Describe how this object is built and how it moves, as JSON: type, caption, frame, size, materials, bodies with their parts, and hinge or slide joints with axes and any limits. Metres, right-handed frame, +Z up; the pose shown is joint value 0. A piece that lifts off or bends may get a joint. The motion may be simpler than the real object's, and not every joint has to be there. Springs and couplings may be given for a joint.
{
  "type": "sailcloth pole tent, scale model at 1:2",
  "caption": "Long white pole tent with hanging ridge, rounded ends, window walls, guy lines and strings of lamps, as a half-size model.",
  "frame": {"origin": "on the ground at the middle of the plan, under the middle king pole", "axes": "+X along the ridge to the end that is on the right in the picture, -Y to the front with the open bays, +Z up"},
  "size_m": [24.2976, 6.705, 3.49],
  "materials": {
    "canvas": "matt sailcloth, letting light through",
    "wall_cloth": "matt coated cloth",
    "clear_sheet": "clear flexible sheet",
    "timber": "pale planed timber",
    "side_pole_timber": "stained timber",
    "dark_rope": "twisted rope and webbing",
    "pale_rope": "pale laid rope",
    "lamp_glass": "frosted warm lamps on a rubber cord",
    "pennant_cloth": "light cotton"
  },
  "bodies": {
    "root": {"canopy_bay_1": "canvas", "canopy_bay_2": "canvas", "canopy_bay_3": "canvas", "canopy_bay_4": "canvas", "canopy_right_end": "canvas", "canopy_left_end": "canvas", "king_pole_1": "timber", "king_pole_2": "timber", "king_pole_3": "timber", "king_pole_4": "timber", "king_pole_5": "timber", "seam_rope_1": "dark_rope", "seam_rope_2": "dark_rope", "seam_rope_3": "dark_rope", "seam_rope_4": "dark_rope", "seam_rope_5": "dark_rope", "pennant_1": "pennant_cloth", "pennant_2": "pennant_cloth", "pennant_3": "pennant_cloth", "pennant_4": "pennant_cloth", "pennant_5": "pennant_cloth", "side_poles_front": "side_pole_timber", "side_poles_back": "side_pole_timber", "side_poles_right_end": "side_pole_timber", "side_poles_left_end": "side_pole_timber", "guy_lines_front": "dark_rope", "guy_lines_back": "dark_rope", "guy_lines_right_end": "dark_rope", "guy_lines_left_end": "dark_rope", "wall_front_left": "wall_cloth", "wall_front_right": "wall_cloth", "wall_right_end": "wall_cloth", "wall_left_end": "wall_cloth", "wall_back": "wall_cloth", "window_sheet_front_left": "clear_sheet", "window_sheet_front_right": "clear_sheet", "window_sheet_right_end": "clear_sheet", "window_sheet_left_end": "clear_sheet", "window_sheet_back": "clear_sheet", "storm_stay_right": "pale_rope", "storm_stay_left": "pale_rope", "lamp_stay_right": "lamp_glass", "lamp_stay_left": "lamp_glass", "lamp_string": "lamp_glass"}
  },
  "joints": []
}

...

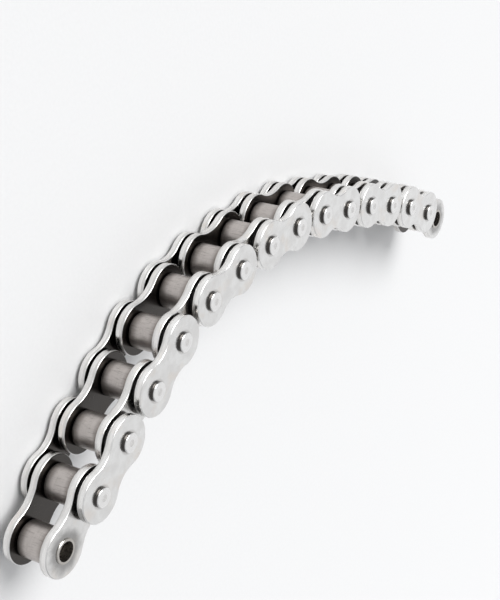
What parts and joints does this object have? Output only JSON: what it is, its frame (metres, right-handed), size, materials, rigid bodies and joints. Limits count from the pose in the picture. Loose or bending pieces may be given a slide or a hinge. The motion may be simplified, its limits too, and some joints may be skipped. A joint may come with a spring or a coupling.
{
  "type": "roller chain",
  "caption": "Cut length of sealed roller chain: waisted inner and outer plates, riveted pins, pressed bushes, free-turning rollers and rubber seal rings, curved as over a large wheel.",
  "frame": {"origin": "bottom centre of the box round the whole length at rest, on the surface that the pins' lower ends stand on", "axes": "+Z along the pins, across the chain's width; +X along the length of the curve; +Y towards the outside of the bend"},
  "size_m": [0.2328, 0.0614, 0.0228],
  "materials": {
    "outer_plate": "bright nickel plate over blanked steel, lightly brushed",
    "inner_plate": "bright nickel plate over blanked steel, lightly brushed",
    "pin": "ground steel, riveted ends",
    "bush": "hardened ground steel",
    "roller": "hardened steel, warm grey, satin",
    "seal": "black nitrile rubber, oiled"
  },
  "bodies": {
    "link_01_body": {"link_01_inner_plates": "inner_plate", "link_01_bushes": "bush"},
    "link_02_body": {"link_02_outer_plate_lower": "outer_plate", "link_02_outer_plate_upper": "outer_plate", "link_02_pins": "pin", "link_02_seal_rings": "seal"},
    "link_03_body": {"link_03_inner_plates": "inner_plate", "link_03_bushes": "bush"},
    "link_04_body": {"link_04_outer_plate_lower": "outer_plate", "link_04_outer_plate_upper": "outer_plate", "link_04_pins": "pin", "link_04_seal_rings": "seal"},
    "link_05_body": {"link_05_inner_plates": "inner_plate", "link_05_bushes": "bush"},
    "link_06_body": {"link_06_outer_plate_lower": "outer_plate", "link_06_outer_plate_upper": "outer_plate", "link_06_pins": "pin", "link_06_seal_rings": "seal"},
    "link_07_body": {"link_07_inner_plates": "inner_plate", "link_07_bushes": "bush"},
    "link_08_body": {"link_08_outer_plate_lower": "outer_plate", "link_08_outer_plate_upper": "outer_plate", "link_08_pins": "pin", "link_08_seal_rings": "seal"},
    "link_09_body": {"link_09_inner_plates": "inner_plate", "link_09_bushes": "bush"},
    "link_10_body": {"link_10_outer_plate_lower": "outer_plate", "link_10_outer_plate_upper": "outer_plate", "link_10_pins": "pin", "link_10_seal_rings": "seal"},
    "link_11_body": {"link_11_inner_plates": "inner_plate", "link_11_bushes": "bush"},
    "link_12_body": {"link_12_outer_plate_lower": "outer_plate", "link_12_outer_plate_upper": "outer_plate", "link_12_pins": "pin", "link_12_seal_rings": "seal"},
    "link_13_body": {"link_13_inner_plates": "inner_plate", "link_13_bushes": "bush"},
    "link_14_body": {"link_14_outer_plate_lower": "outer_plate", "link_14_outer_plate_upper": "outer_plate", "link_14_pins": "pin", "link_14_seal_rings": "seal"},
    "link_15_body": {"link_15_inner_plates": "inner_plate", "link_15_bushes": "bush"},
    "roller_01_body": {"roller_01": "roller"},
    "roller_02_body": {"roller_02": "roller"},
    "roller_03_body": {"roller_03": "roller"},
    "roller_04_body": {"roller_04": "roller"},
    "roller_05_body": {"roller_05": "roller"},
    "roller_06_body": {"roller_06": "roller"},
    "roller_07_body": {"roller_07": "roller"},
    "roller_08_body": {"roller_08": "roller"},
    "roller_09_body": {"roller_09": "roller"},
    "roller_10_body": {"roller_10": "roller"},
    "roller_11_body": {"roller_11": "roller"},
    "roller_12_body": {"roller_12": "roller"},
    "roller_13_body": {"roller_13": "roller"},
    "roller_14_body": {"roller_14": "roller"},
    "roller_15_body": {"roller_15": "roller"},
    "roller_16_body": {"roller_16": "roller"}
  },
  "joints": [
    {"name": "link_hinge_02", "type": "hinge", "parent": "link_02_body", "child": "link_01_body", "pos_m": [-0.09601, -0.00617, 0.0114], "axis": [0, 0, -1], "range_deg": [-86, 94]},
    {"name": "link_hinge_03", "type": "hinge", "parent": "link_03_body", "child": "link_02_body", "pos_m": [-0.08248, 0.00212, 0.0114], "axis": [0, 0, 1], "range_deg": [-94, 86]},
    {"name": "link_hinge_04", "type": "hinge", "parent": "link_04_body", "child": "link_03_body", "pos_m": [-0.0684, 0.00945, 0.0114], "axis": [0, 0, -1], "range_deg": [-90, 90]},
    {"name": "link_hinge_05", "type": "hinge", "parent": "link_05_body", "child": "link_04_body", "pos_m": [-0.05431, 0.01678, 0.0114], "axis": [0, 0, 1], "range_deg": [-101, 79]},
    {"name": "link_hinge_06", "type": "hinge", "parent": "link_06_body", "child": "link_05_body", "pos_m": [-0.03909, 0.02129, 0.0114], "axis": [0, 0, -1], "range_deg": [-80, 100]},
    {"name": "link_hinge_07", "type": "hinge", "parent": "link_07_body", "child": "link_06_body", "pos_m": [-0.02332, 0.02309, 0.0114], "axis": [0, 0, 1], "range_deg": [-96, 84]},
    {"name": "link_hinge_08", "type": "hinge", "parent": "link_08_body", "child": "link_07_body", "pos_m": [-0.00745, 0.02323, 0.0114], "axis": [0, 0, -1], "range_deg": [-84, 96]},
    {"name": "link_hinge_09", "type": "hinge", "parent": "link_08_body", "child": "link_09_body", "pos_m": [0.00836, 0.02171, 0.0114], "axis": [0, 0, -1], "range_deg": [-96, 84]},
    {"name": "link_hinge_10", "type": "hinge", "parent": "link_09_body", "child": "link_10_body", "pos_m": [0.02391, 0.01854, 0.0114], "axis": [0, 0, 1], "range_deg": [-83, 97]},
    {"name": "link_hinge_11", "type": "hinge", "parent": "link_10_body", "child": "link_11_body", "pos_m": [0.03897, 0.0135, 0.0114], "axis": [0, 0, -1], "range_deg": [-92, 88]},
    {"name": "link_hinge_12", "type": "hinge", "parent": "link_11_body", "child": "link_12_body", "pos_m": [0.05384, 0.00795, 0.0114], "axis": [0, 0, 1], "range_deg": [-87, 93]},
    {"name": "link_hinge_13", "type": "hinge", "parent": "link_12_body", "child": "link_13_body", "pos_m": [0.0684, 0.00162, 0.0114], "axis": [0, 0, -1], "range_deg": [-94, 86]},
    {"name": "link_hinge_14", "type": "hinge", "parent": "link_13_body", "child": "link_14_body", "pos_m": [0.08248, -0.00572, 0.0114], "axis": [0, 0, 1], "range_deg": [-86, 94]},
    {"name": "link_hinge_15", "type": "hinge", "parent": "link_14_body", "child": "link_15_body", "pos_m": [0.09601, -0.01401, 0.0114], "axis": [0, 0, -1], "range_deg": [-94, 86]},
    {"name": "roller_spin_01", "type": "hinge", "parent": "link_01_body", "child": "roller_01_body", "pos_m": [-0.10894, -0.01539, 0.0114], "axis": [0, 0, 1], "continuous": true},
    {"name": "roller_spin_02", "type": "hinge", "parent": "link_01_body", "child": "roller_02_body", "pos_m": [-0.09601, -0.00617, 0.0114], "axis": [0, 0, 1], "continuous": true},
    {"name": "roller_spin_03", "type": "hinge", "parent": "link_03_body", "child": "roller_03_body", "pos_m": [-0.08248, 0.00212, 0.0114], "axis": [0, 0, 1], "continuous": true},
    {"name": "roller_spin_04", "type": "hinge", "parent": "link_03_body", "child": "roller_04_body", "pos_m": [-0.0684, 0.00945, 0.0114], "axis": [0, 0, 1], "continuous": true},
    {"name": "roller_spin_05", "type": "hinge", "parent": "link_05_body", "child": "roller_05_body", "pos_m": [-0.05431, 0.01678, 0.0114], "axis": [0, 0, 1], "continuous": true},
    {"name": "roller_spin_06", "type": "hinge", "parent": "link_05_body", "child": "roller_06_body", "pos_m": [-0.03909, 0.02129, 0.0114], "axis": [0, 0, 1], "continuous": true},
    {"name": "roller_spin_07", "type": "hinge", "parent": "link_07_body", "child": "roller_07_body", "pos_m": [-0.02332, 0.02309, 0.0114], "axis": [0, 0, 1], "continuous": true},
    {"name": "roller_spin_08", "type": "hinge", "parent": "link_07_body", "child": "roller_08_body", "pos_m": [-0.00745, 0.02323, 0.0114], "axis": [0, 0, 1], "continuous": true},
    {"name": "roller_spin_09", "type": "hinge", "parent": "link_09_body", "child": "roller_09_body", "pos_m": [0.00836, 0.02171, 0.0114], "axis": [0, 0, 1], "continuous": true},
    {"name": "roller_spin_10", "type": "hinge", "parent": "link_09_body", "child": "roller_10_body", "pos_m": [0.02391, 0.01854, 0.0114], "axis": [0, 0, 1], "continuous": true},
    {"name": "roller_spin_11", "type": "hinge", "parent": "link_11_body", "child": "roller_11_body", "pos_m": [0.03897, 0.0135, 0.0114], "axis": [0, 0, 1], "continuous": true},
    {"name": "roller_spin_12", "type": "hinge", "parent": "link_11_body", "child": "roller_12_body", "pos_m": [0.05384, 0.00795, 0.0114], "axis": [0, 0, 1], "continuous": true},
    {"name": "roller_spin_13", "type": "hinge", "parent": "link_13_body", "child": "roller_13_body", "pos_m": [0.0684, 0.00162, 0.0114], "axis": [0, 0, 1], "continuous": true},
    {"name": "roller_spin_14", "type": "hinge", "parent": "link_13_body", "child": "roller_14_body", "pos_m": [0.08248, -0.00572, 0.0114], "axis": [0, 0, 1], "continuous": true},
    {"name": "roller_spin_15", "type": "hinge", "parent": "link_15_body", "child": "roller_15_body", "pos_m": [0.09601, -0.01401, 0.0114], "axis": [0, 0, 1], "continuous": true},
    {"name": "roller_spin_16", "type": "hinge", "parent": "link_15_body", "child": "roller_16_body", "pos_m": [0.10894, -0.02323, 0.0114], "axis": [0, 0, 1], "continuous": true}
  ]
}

> **STATED PROBLEM**: Give the number of lines in the records that contain the string "axes", and nothing besides.

> **ANSWER TO THE TASK**: 3